I think the first thing to remember is there’s no such thing as being good at sex or anything sexual. I think the best partners are those that ask good questions and listen to us and take our cues and create an environment in which both people’s pleasure is maximized. Slapping a funny name on a sex position doesn’t make it new – it’s probably been done since the beginning of time. It’s also about what works for you. There are things you have to try. If the typical fun stuff is working for you, then that’s great. I think this idea that we have to keep pushing, pushing and pushing – yes, experimentation is fun, but if we go into any encounter thinking there’s always going to be something better, then I think we’re bound for disappointment.

Do you see this with people you work with?

Certainly with the groups I lecture to. I think they’re part of this media world – the best, the most advanced, the coolest – and when it comes to sex there’s really no such thing in those areas. This idea that one thing is great for everyone – that certainly doesn’t work when it comes to sex.

Do you think this is a problem just with millennials?

No, I don’t think it’s a problem just with milennials, though certainly the information that millennials take in is quick and to the point. Nothing is black and white. There’s no way to come up with a list about sex without explaining what it really means and how this differs from person to person.

How do you think online dating has contributed to this perception of idealized sex?

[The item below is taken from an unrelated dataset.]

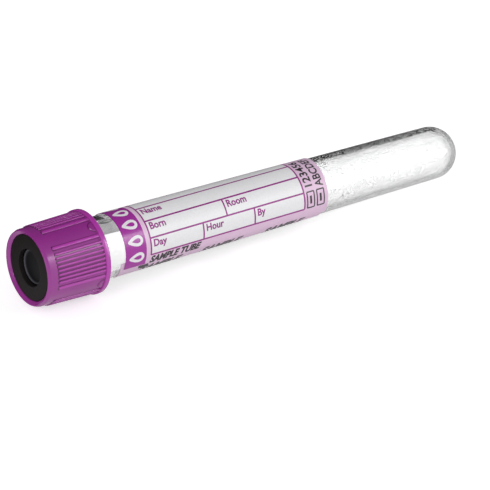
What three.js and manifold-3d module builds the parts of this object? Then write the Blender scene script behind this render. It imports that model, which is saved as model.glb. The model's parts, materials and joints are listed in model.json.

I think we should use every option available to us to find connection and love and sex if that’s what we want. If you want a connection, then why close down avenues available to you? The flip side of that is that the culture of these apps is there are these giant pools you swipe through really fast and I think two things happen – we’re sort of looking at someone’s picture and deciding whether or not something works for us and maybe it’s not really something we’re used to in terms of physical type. And more importantly, there’s an idea that if this person doesn’t work, there are 437 people who may work for me. The issue is always we don’t know what kind of relationship is worth working at because there’s this idea that there’s always more out there. We’re quick to run when an obstacle comes up because it’s easy to run instead of thinking about what’s worth working through and what are bigger deal breaker issues. Relationships aren’t meant to be easy.

You mentioned Amy Schumer before and how people are criticizing her appearance. What does that say about sex and society?

I think if we have a public film critic that comes up saying a woman who, first of all is brilliant and sexy and sassy and has an amazing personality and can hang with girls and guys, and we’re saying that’s not sexy or a sexual being, that’s a really sad world that we live in. And just with respect to the fact that this is a woman who is a size 6 – still smaller than the majority of American women – then our expectations are totally screwed. We have completely unrealistic expectations about what women are supposed to look like, and by extension what women are supposed to be like.

And how does that relate to sex?

When you’re looking for a connection, if you’re anticipating or you want only one certain type because that’s the only type we see as sexy, then our reality is going to be very disappointing because what we see as sexy is not really that in real life. Sexy means a lot of things to a lot of people and that doesn’t always mean what size clothes you wear. And how that translates to sex is if we think sex is supposed to be a certain way and do certain things, then that also sets us up for disappointment. Every encounter is different and every encounter has its own set of starting over and figuring out what you want and don’t want and not making assumptions.

What’s your advice to people looking for a relationship?

I think it’s important to throw out the rulebook. There isn't a right way to look and a right way to be; we end up not being satisfied on a number of levels because we don’t really speak up for ourselves. If we want to have meaningful encounters – whether that’s sex or a relationship – we really have to start speaking up for what we want and not what we think people want to hear.

Tell me more about “Married at First Sight.”

The next season starts March 17. It’s a documentary series that asks what happens when four social scientists arrange blind marriages. It’s a very provocative look at what it means to be in a partnership. It forces everyone to be self-reflective.

What’s the biggest lesson you’ve learned from working on the show?

I’ve learned how much we as human beings crave human connection with someone else. To do something as bold as this shows how much we seek connection with another person and proves that whatever we’re doing currently is not setting us up well for success. In addition, what I’ve learned through watching all of our participants’ experiences over the last year is we have some pretty particular ideas about what we want out of a partnership but we don’t always understand how that plays out in the real world. I think we have an idea of what our fairy tale is "supposed" to be, but we don’t ask ourselves “what does that really mean” and “what do I really want.”

This interview has been edited for length.